从列表中选择不同的随机数

Question

I have list of 70 question numbers out of which I want to select 50 random and unique questions. How can I do this?

Here is what I have so far:

static Random random = new Random();

static void Main(string[] args)
{
    List<int> questionNumbers = new List<int>();
    for (int i = 0; i < 70; i++)
    {
        questionNumbers.Add(i);
    }

    List<int> randomAndUniqueNumbers = GenerateRandom(50);
}

public static List<int> GenerateRandom(int count)
{
    // ????
}

Answer 1

Try using extension methods of Linq.

class Program
{
    static void Main(string[] args)
    {
        List<int> questionNumbers = new List<int>();
        for (int i = 0; i < 70; i++)
        {
            questionNumbers.Add(i);
        }

        List<int> randomAndUniqueNumbers = questionNumbers.GenerateRandom(50);
    }


}

public static class Extensions
{
    static Random random = new Random();
    public static List<T> GenerateRandom<T>(this List<T> collection, int count)
    {
        return collection.OrderBy(d => random.Next()).Take(count).ToList();
    }
}

Dot net fiddle is here

Answer 2

Try this

using System;
using System.Collections.Generic;
using System.Linq;
using System.Text;

namespace ConsoleApplication61
{
    class Program
    {
        static void Main(string[] args)
        {
        }
    }
    public class Question
    {
        private static Random rand = new Random();
        public static List<Question> questions { get; set; }
        public string question { get; set; }
        public int randomNumber { get; set; }

        public void Shuffle()
        {
            foreach(Question question in questions)
            {
                question.randomNumber = rand.Next();
            }
            questions = questions.OrderBy(x => x.randomNumber);
        }

    }
}

Answer 3

    static Random random = new Random();
    static List<int> questionNumbers = new List<int>();

    static void Main(string[] args)
    {
        for (int i = 0; i < 70; i++)
        {
            questionNumbers.Add(i);
        }

        List<int> randomAndUniqueNumbers = GenerateRandom(50);
    }

    //This function doesn't require index in questionNumbers
    //to be from 0 and continuous
    public static List<int> GenerateRandom(int count)
    {
        List<int> lst = new List<int>();
        List<int> q = questionNumbers.ToList();
        for (int i = 0; i < count; i++)
        {
            int index = random.Next(0, q.Count);
            lst.Add(q[index]);
            q.RemoveAt(index);
        }
        return lst.OrderBy(x => x).ToList();
    }

Answer 4

Well, just remove the taken question (or its index) from the list:

static Random random = new Random();

private static IEnumerable<int> GenerateRandom(int takeCount, int questionCount) {
  List<int> numbers = Enumerable
    .Range(0, questionCount)
    .ToList();

  for (int i = 0; i < takeCount; ++i) {
    int index = random.Next(numbers.Count);

    yield return numbers[index];

    numbers.RemoveAt(index);
  }
}

static void Main(string[] args) {
   List<int> randomAndUniqueNumbers = GenerateRandom(50, 70).ToList();
}

Answer 5

Without getting into theory, DO NOT do any of the earlier answers.

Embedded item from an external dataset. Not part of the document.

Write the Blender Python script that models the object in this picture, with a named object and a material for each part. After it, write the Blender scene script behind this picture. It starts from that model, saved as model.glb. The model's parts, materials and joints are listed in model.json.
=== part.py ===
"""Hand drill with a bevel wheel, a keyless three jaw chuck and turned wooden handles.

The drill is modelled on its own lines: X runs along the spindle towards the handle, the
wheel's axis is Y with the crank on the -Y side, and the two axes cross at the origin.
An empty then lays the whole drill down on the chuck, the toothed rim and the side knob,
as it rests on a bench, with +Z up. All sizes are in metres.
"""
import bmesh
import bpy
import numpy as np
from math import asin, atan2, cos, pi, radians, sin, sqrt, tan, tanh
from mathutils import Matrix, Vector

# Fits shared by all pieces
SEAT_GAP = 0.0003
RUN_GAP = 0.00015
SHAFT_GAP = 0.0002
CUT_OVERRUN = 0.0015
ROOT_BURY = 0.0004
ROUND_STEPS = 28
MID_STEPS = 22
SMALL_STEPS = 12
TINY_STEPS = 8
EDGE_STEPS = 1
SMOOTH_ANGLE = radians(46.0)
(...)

You should be implementing a Fisher-Yates Shuffle and then take the first 50 elements of the shuffled list.

To save you some time I've put an implementation below. The Shuffle function is generic so if later you decide to actually shuffle questions (eg a List<Question> instead of numbers it will still work for you:

using System;
using System.Collections.Generic;
using System.Linq;

class Program
{
    static void Main(string[] args)
    {
        List<int> numbers = Enumerable.Range(1, 70).ToList();
        Shuffle(numbers);
        foreach (int number in numbers.Take(50))
        {
            Console.WriteLine(number);
        }
        Console.ReadLine();
    }

    static void Shuffle<T>(IList<T> items)
    {
        Random rand = new Random();
        for (int i = items.Count - 1; i > 0 ; i--)
        {
            int j = rand.Next(i + 1); // Returns a non-negative random integer that is less than the specified maximum - MSDN

            T temp = items[i];
            items[i] = items[j];
            items[j] = temp;
        }
    }
}

Answer 6

Try this:

List<int> randomAndUniqueNumbers =
    Enumerable
        .Range(0, 70)
        .OrderBy(x => random.Next())
        .Take(50)
        .ToList();

Answer 7

This should do it. You might want to bound the random number by putting in a min and max into random.Next(min, max)

public static List<int> GenerateRandom(int count)
{
    var result = new HashSet<int>();
    while (result.Count < 50)
    {
        result.Add(random.Next());
    }

    return result.ToList();
}